PGA Italiana, con le PGA di altri 31 Paesi, appartiene alla grande famiglia di CPG (Confederation of Professional Golfers), quella che fino a pochi mesi fa si chiamava PGA of Europe. Cosa significa farne parte e quali le novità?
“Un nome nuovo, ma anche una svolta nella sostanza. L’associazione dentro e fuori l’Europa rappresenta 12.700 professionisti. Dopo l’uscita della PGA di Gran Bretagna e Irlanda (che in passato molti avvertivano come un po’ ingombrante), l’associazione prosegue il suo cammino mantenendo identità ed elementi costitutivi dei suoi trent’anni di storia. Si guarda comunque al futuro con nuovi focus strategici. Condivisione, collaborazione e sviluppo sono i nuovi principi guida. Avremo la forza di un collettivo più unito beneficiando di economie di scala capaci di ottimizzare opportunità commerciali e di sviluppo per i singoli e per l’intero settore. Come primo passo, stiamo lavorando su una piattaforma digitale che favorisca scambi più rapidi tra le singole PGA. Ma rimangono prioritari i focus sull’aspetto formativo e sulla diffusione del gioco.

Foto PGA Italiana.

Foto PGA Italiana.

CPG è il solo membro del Ryder Cup European Development Trust, dedicato allo sviluppo del golf.  Quali sono i progetti in essere e come è coinvolta PGA Italiana in vista di Roma 2022?
“Creare nuovi giocatori e a dare loro soddisfazioni in questo sport è la mission del Trust, che dal 2004 ha sostenuto 35 progetti in 30 nazioni, investendo due milioni e mezzo di euro. Le somme dovute legate alla Ryder Cup di Parigi 2018 non sono ancora disponibili, ma le iniziative sul tavolo sono pronte a partire. Quella di Roma 2022 è una chiamata fondamentale per il nostro golf e siamo in continuo contatto con la federazione per creare sinergia e portare il nostro contributo”.

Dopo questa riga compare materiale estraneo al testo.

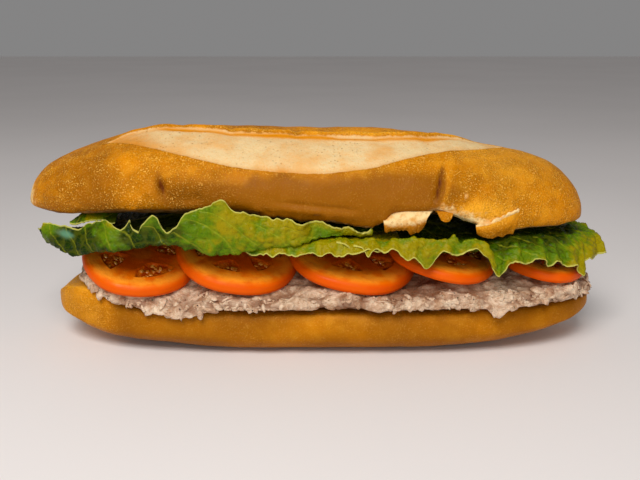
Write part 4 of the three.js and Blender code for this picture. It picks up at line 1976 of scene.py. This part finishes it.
        return Leaf(
            "lettuce_right", ["lettuce_leaf_right"], (edge, ridge, trough, near, rib, back, far_edge),
            (0, 0.09, 0.17, 0.28, 0.52, 0.83, 1),
            (
                # The +X end is lightened as painted light, against the shade under the roll.
                (0, 1.4), (0.08, 1.2), (0.16, 0.55), (0.28, 0.12), (0.4, 0.3), (0.5, 0.6), (0.6, 0.75),
                (0.75, 0.8), (1, 0.8),
            ),
            ((0, 0.4), (0.06, 0.1), (0.13, -0.15), (0.22, -0.6), (1, -0.4)),
            ruffle=2.0, wave=5, quilt=0.9, quilt_cell=4.6, seed=7,
        )

    def inner(self) -> Leaf:
        """Short pale leaf, whose ribbed margin shows between the other two.

        Returns:
            The leaf.
        """
        edge = (
            (-45, -41, 56.5), (-38, -43.5, 56), (-31, -44.6, 54.8), (-24, -45.2, 54.2),
            (-17, -45.6, 55), (-10, -45.6, 54.2), (-3, -45.4, 54.8), (4, -45.6, 54), (11.9, -45.2, 55),
            (20, -44.6, 56.5), (28, -43.6, 57), (39, -41, 57),
        )
        shoulder = (
            (-45, -36, 58.6), (-31, -40, 59.4), (-10, -41.5, 59.6), (12, -41, 59.6), (39, -37, 58.8),
        )
        near = ((-46, -22, 58.6), (-20, -24, 58.6), (10, -24, 58.4), (39, -22, 58.2))
        rib = ((-46.5, 0, 58.4), (-10, 0, 58.2), (39, 0, 58))
        back = ((-46, 26, 58.2), (-10, 30, 58), (39, 26, 57.8))
        far_edge = (
            (-45, 39, 55.5), (-30, 42, 53.5), (-14, 43.6, 56), (2, 44, 53), (18, 43, 55.5),
            (38, 38, 55),
        )
        return Leaf(
            "lettuce_inner", ["lettuce_leaf_inner"], (edge, shoulder, near, rib, back, far_edge),
            (0, 0.1, 0.28, 0.5, 0.82, 1), ((0, 0.85), (1, 0.95)), ((0, 0.1), (0.2, 0), (1, 0)),
            along=180, across=110, ruffle=1.2, wave=4.6, quilt=0.6, vein_lean=0.15, seed=11,
        )


# ------------------------------------------------------------------------------ stage


@dataclass(frozen=True)
class Stage:
    """Pale floor, soft lights and the camera, which looks down at the open front."""

    floor_colour: Tint = (238, 232, 230)
    floor_shade: Tint = (234, 228, 226)
    floor_size: float = 8.0
    target: tuple[float, float, float] = (0.0, 0.0, 0.05)
    distance: float = 0.425
    elevation: float = 15.0
    lens: float = 45.0

    def build(self) -> None:
        """Sets up everything round the sandwich."""
        self.floor()
        self.camera()
        self.light("key", (-0.15, -0.66, 0.8), 0.5, 9.0, (1.0, 0.985, 0.96))
        self.light("front", (0.15, -4.5, 1.4), 1.8, 37.8, (1.0, 0.985, 0.97))
        world = bpy.data.worlds.new("room")
        world.use_nodes = True
        background = world.node_tree.nodes["Background"]
        background.inputs["Color"].default_value = (0.93, 0.92, 0.92, 1)
        background.inputs["Strength"].default_value = 0.25
        bpy.context.scene.world = world
        bpy.context.scene.view_settings.view_transform = "Standard"

    def floor(self) -> None:
        """Adds the floor."""
        bpy.ops.object.select_all(action="DESELECT")
        bpy.ops.mesh.primitive_plane_add(size=self.floor_size, location=(0, 0, 0))
        plane = bpy.context.active_object
        plane.name = "floor"
        g = Graph("floor")
        tint = g.blend(g.span(g.clouds(400, 2), 0.3, 0.7), self.floor_colour, self.floor_shade)
        plane.data.materials.append(g.finish(tint, 0.6))
        plane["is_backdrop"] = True

    def camera(self) -> None:
        """Adds the camera."""
        data = bpy.data.cameras.new("view")
        data.lens = self.lens
        data.clip_start = 0.01
        camera = bpy.data.objects.new("view", data)
        bpy.context.scene.collection.objects.link(camera)
        lean = math.radians(self.elevation)
        target = Vector(self.target)
        camera.location = target + self.distance * Vector((0, -math.cos(lean), math.sin(lean)))
        camera.rotation_euler = (target - camera.location).to_track_quat("-Z", "Y").to_euler()
        bpy.context.scene.camera = camera

    def light(
        self, name: str, place: Sequence[float], size: float, power: float, tint: Sequence[float]
    ) -> None:
        """Adds a square lamp aimed at the sandwich.

        Args:
            name: Name of the lamp.
            place: Where it hangs, in metres.
            size: Length of its side, in metres.
            power: Its power in watts.
            tint: Its colour.
        """
        data = bpy.data.lights.new(name, "AREA")
        data.size, data.energy, data.color = size, power, tint
        lamp = bpy.data.objects.new(name, data)
        bpy.context.scene.collection.objects.link(lamp)
        lamp.location = place
        lamp.rotation_euler = (Vector(self.target) - lamp.location).to_track_quat("-Z", "Y").to_euler()


def main() -> None:
    """Builds the sandwich from the table up, then its surroundings."""
    logging.basicConfig(level=logging.INFO, format="%(name)s: %(message)s")
    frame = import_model()
    crust = CrustFinish().material("crust")
    LowerRoll().build(frame, crust)
    Salad().build(frame, SaladFinish().material("salad"))
    Tomatoes().build(frame)
    Lettuce().build()
    UpperRoll().build(frame, crust)
    TornEdge().build(crust)
    Stage().build()
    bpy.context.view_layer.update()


if __name__ == "__main__":
    main()
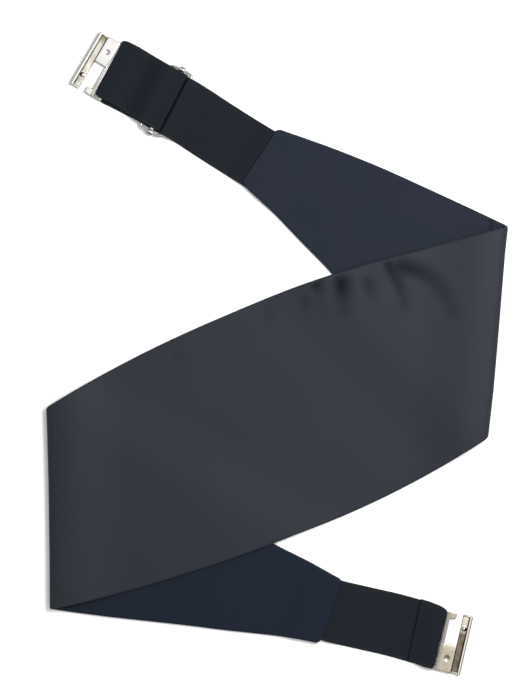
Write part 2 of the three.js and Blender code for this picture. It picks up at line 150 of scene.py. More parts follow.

“Chi non ha 300 metri di driver è fuori”

Come vede il futuro del golf?
“Ho l’impressione che qualcosa ai piani alti sia un po’ sfuggito di mano, come se non ci si fosse resi conto che il mondo è cambiato e ora siamo in ritardo. E non mi riferisco all’Italia. Occorre domandarsi come mai in tutto il mondo i giocatori stiano diminuendo. Forse alcune cose andrebbero cambiate. Ben vengano dunque le nuove regole, ma sei ore in campo sono davvero troppe. Forse è giunto il momento di separare le regole adottate per i tour da quelle dell’attività amatoriale nei circoli. Regalare più soddisfazioni al dilettante e magari rendere più umano e divertente il gioco ad alto livello. Oggi quello risulta molto monotono per un’esasperazione dell’attrezzatura, probabilmente da limitare. Chi non ha trecento metri di driver è tagliato fuori, i campi diventano ingiocabili e la manutenzione estrema. Il golf è un’altra cosa.”